▼

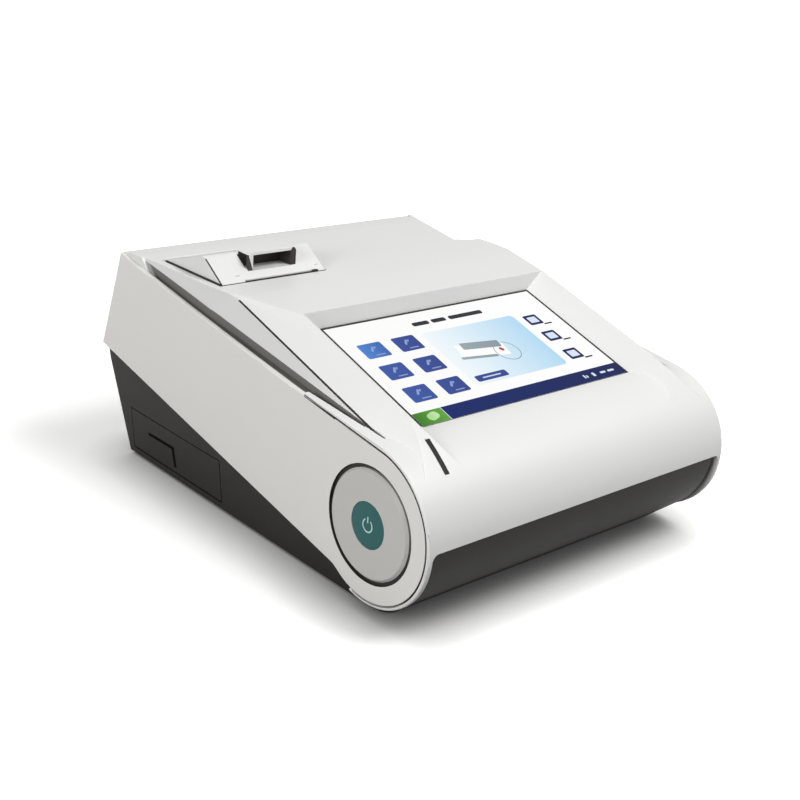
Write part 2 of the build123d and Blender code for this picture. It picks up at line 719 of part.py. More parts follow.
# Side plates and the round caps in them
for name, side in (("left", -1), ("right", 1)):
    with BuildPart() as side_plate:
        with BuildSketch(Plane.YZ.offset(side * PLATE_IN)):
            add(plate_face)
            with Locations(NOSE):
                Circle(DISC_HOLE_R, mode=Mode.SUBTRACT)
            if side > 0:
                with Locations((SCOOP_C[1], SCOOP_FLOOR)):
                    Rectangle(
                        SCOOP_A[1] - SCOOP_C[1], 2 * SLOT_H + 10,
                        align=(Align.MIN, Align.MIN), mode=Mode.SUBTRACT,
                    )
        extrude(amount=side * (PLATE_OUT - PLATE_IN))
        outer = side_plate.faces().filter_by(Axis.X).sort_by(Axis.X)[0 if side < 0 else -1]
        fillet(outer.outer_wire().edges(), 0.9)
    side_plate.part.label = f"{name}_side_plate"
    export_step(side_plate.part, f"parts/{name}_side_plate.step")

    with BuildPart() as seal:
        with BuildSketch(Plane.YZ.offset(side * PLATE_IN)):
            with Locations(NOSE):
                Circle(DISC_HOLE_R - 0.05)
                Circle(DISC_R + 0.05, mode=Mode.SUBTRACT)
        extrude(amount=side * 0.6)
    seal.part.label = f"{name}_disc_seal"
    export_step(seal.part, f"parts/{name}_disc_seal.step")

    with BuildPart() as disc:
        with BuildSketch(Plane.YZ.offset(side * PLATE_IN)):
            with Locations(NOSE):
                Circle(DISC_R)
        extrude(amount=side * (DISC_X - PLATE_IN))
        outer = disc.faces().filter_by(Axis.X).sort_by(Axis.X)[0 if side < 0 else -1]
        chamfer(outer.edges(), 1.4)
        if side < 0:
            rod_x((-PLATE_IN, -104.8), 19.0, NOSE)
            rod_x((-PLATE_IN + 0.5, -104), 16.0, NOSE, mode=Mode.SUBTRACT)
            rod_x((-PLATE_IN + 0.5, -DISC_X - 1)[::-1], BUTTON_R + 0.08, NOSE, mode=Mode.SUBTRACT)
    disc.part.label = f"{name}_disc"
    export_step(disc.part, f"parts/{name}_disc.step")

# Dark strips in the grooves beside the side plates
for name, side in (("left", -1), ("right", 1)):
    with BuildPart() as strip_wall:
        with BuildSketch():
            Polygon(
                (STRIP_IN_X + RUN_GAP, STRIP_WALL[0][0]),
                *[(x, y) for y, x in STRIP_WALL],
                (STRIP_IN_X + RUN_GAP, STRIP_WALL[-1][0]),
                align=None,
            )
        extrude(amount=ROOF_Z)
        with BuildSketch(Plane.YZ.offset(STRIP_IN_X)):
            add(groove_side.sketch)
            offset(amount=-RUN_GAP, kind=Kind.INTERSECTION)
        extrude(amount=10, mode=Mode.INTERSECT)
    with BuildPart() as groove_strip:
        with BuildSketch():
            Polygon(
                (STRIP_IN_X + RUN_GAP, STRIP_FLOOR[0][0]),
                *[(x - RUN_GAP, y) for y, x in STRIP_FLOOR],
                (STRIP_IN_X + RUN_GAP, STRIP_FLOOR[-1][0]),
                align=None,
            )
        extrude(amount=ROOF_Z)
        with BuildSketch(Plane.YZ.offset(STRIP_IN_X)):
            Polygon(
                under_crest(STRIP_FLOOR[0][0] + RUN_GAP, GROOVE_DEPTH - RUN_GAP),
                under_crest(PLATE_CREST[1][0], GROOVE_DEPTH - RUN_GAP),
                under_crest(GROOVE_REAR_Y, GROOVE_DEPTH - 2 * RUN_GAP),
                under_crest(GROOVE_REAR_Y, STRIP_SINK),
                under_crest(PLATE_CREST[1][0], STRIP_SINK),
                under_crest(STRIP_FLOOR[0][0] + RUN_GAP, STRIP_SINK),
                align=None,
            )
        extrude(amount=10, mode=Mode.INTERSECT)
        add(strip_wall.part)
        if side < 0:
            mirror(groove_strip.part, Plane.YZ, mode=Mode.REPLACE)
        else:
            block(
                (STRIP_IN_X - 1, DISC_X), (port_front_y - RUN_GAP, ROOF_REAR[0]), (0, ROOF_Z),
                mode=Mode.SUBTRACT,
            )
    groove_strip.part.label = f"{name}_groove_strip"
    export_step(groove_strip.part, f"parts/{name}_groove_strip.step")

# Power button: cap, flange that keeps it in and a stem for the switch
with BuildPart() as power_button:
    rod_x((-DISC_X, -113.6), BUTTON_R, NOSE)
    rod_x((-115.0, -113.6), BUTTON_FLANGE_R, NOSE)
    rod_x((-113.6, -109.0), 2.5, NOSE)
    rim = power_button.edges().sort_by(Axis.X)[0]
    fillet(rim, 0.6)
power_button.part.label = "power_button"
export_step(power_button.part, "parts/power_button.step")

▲
▼

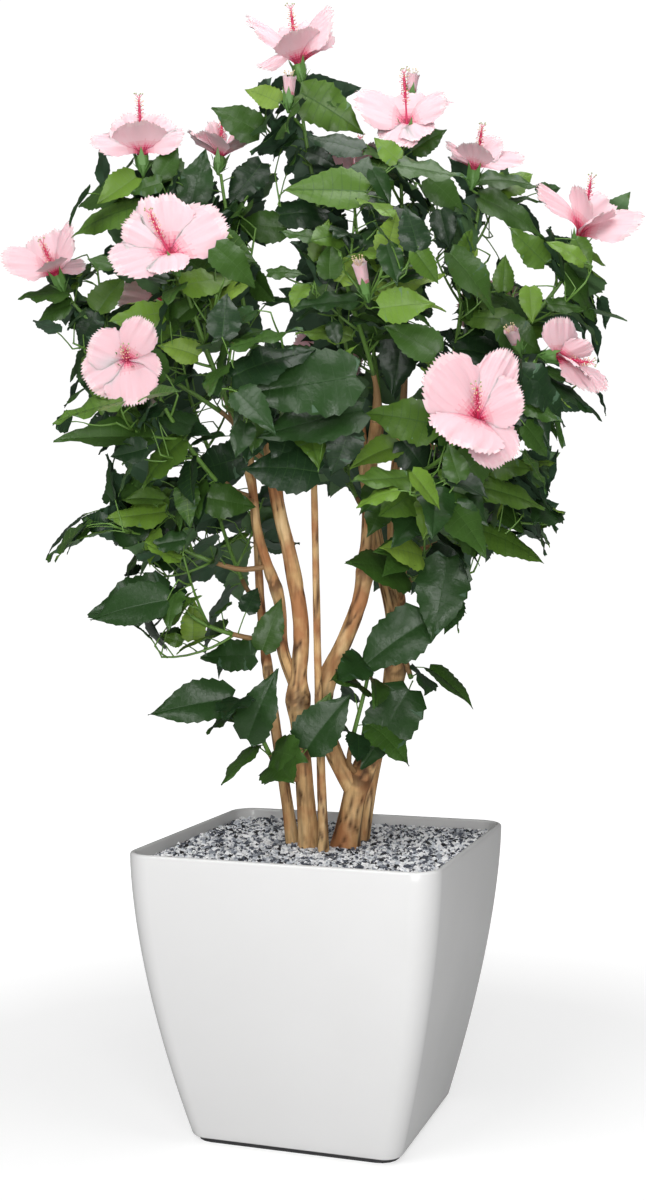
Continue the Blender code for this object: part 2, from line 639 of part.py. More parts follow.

▲

* **What the task asks**
Search the entries for "Blender" and copy out each line that has it.

* **Exercise result**
Write part 2 of the build123d and Blender code for this picture. It picks up at line 719 of part.py. More parts follow.
Continue the Blender code for this object: part 2, from line 639 of part.py. More parts follow.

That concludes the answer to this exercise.